**DATASET CONTENT:**

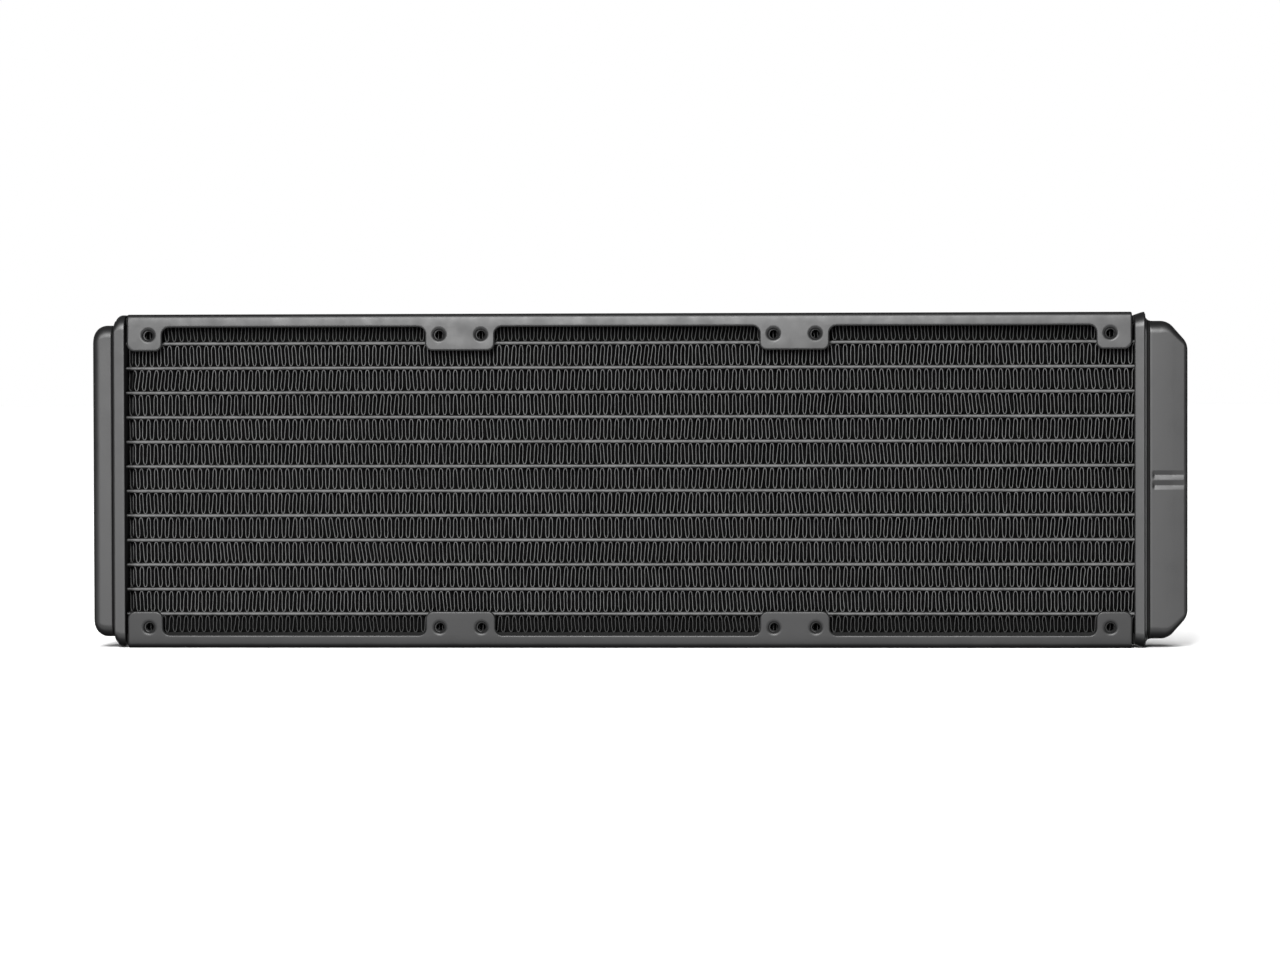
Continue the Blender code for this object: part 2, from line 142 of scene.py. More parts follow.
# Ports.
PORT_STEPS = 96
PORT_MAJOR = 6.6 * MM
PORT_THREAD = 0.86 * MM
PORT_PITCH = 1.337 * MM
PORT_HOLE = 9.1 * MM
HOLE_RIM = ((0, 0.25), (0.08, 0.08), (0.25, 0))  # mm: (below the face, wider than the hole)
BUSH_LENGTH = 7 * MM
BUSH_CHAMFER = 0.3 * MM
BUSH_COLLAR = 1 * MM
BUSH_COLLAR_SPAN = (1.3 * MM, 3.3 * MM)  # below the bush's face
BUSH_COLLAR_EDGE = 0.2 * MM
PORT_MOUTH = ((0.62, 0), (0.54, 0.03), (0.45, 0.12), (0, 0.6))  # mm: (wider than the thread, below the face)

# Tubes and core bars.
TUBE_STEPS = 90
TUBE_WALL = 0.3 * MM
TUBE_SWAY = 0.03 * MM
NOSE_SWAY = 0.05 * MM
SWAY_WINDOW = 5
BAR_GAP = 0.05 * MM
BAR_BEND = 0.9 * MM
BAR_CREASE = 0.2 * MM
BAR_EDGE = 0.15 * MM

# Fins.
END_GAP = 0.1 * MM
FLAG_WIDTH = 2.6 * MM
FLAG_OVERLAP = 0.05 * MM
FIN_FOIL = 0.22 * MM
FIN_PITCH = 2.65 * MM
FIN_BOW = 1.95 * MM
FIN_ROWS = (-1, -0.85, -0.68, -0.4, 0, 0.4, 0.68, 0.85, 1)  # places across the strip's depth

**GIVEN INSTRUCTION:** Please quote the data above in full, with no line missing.

**THE COMPLETED TASK:**
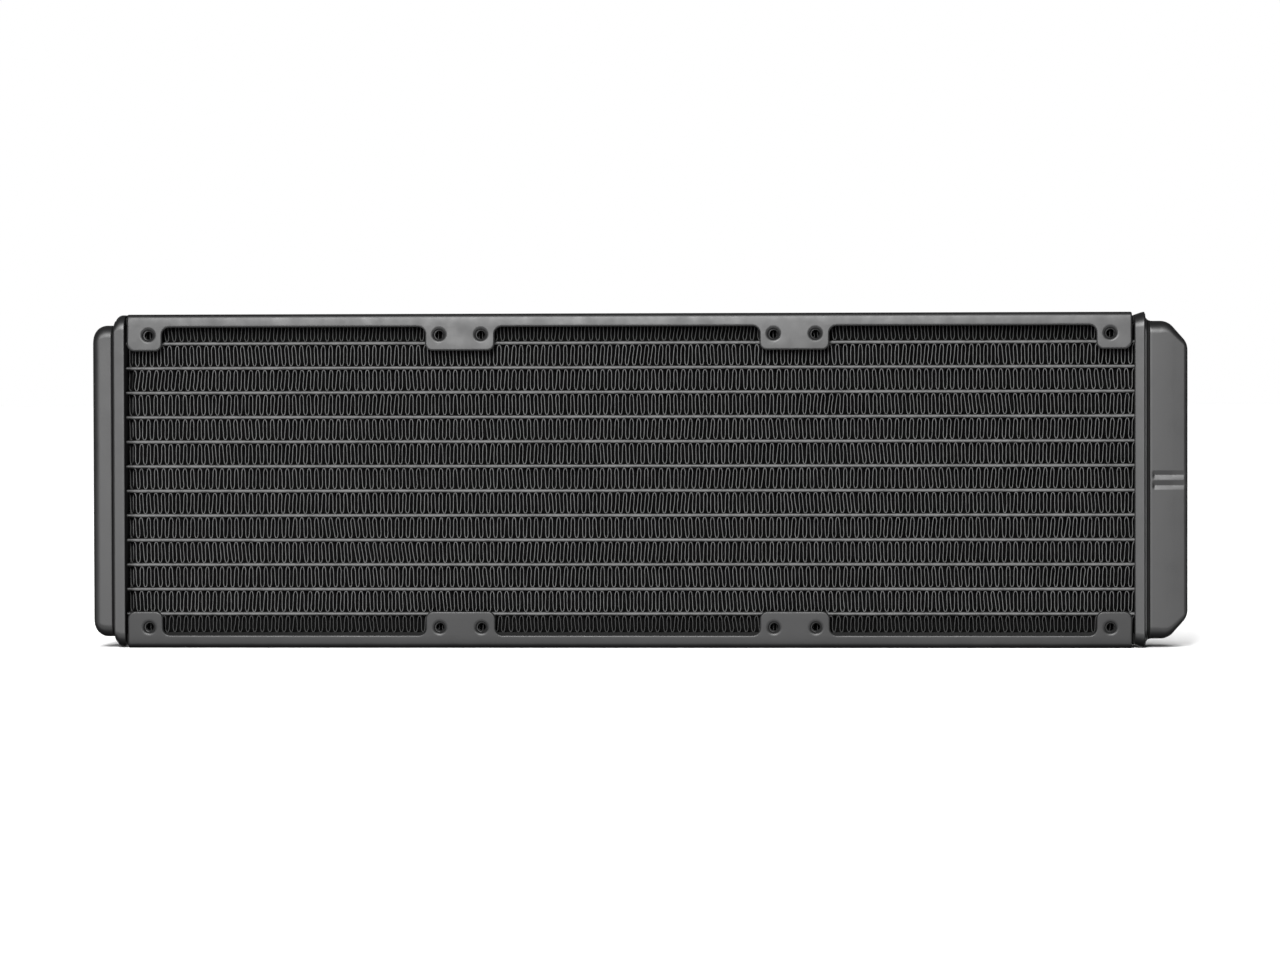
Continue the Blender code for this object: part 2, from line 142 of scene.py. More parts follow.
# Ports.
PORT_STEPS = 96
PORT_MAJOR = 6.6 * MM
PORT_THREAD = 0.86 * MM
PORT_PITCH = 1.337 * MM
PORT_HOLE = 9.1 * MM
HOLE_RIM = ((0, 0.25), (0.08, 0.08), (0.25, 0))  # mm: (below the face, wider than the hole)
BUSH_LENGTH = 7 * MM
BUSH_CHAMFER = 0.3 * MM
BUSH_COLLAR = 1 * MM
BUSH_COLLAR_SPAN = (1.3 * MM, 3.3 * MM)  # below the bush's face
BUSH_COLLAR_EDGE = 0.2 * MM
PORT_MOUTH = ((0.62, 0), (0.54, 0.03), (0.45, 0.12), (0, 0.6))  # mm: (wider than the thread, below the face)

# Tubes and core bars.
TUBE_STEPS = 90
TUBE_WALL = 0.3 * MM
TUBE_SWAY = 0.03 * MM
NOSE_SWAY = 0.05 * MM
SWAY_WINDOW = 5
BAR_GAP = 0.05 * MM
BAR_BEND = 0.9 * MM
BAR_CREASE = 0.2 * MM
BAR_EDGE = 0.15 * MM

# Fins.
END_GAP = 0.1 * MM
FLAG_WIDTH = 2.6 * MM
FLAG_OVERLAP = 0.05 * MM
FIN_FOIL = 0.22 * MM
FIN_PITCH = 2.65 * MM
FIN_BOW = 1.95 * MM
FIN_ROWS = (-1, -0.85, -0.68, -0.4, 0, 0.4, 0.68, 0.85, 1)  # places across the strip's depth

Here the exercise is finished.